The company which supposedly awarded the £70 billion contract provides networking and other broadband services to schools. They seem like many other small IT companies in the area with, apparently, limited and not especially sophisticated skills. Managing high performance networks is a very specialized business quite separate from the management of IT facilities run over such networks. The consequence is that local authorities, private companies and other organisations often employ a hierarchy of sub-contractors to provide and maintain networks, IT and network services.
This hierarchical structure applies similarly when dealing with large infrastructure and energy programs. Even with decades of experience, the reality of such programs is littered with grotesque cost over-runs and failures to deliver what is promised. Politicians, bureaucrats and private sector managers do not have the incentives or the skills to deliver what is promised on time and within budget. The combination of project hype and poor management mean that the outcome is all too often an expensive disappointment.
Now, consider Net Zero as such a program. It is based, from beginning to end, on wishful thinking – that costs will fall rapidly, that new technologies will transform sectors within years rather than decades. There are thousands of companies – and academics – who claim that everything will be different in some way or other if only they are given lots of money. Anyone who takes a cautious view based on what we can do now and what it will cost knows that the goal is not feasible within the timescale promised and that the costs may be ruinous. But that is not the right answer, so instead we have “If wishes were horses…”
The public sector and large companies provide dozens of examples of how this works. In the last decade the public has been deluged with propaganda for Zero Waste – recycling all garbage rather than sending it to landfills. What could be wrong with that? But suppose you are a harried manager in a local authority which is setting up a recycling scheme but has no idea what to do with the stuff that will be collected. You go to some conferences and come across a group with some very pretty slides and a plausible story about how they are going to sort recycled waste to make plastic bags or packaging materials and send the rest to an energy-from-waste project (aka an incinerator). The council is persuaded to invest in the scheme and seemingly your problem is solved. However, two years later it comes out that the sorting facility doesn’t work, there is no market for the recycled plastics, the incinerator couldn’t get planning permission, and all of the “recycled” waste is being shipped to West Africa or Vietnam.
Such cases are not rare. They happen all of the time because developing and implementing new technologies or ways of working is expensive, time consuming and very prone to failure. Venture capitalists, whose primary skill is to assess risk, expect that only 1 in 10 of their investments will really pay off and that may take 10 or 15 years. Why should bureaucrats with less experience and skill expect to do any better? Yet politicians, urged on by lobby groups, set Net Zero time scales of five-to-10 years for changes that, on a realistic assessment, might take two, three or four decades.
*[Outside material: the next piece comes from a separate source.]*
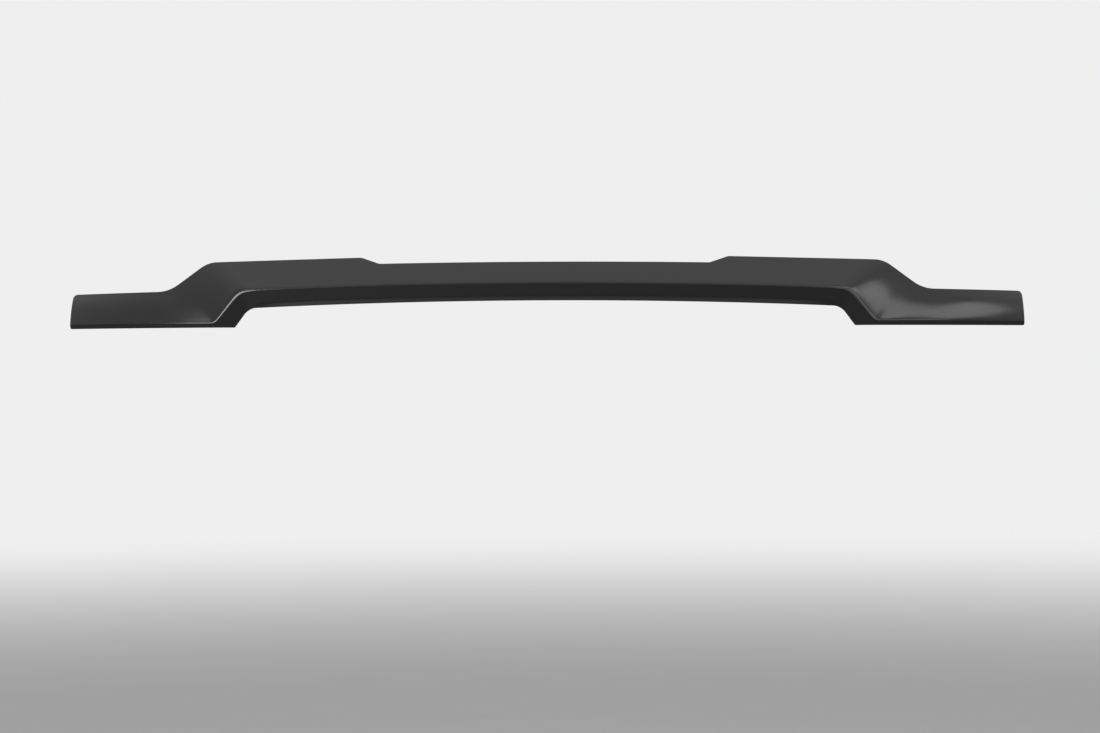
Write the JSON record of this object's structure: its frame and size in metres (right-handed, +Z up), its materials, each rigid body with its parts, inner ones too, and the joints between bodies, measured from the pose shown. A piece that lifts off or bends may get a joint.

The whole field is riven by conflicts of interest and the absence of any serious penalties for failure. There is a tendency to assume that if the goal is worthy we need not explore who really benefits in too much detail. Yet the truth is that governments, in particular, are very bad at managing large projects and programs. The reason is that it is difficult, tedious and often unrewarding work, none of which fits well with a political and administrative culture that is focused on hype and short-term goals. Whether it is the PPE saga or Test and Trace or HS2 or NHS IT contracts or any of the other blunders of our Government, the one thing we should have learned by now is that major Net Zero projects will not be delivered on time or on budget.
With Net Zero the situation is even worse because nobody knows what they are doing but there is a lot of ignorant money seeking a home. Local authorities, private companies and other organisations want their share of this money. The result will be a few successes, a larger number of partial or complete failures and a vast amount of money wasted. That is routine in venture capital and technology R&D. It is less acceptable when the money comes from taxpayers and is, in practice, diverted from more immediate ways in which the well-being of the population or the environment could be improved.
It is a sad reflection of the current media environment that anyone who challenges either the goal of Net Zero or the means to achieve it is likely to be labelled a “climate change denier”. Hence, I will be blunt: that is defamatory codswallop. Thirty years ago I was co-author of one of the first international analyses of climate change. I have written as much or more about global adaptation to climate change as anyone. Our difficulty is that the policies followed to date have been a spectacular failure and nothing which Britain or Europe can do will change what is already baked in for 2050. In these circumstances, it is worth asking whether throwing billions of pounds at an “If wishes were horses …” program is a sensible use of public or private money.
Gordon Hughes is a former Professor of Economics at Edinburgh University and was a senior adviser on energy and environmental policy at the World Bank until 2001.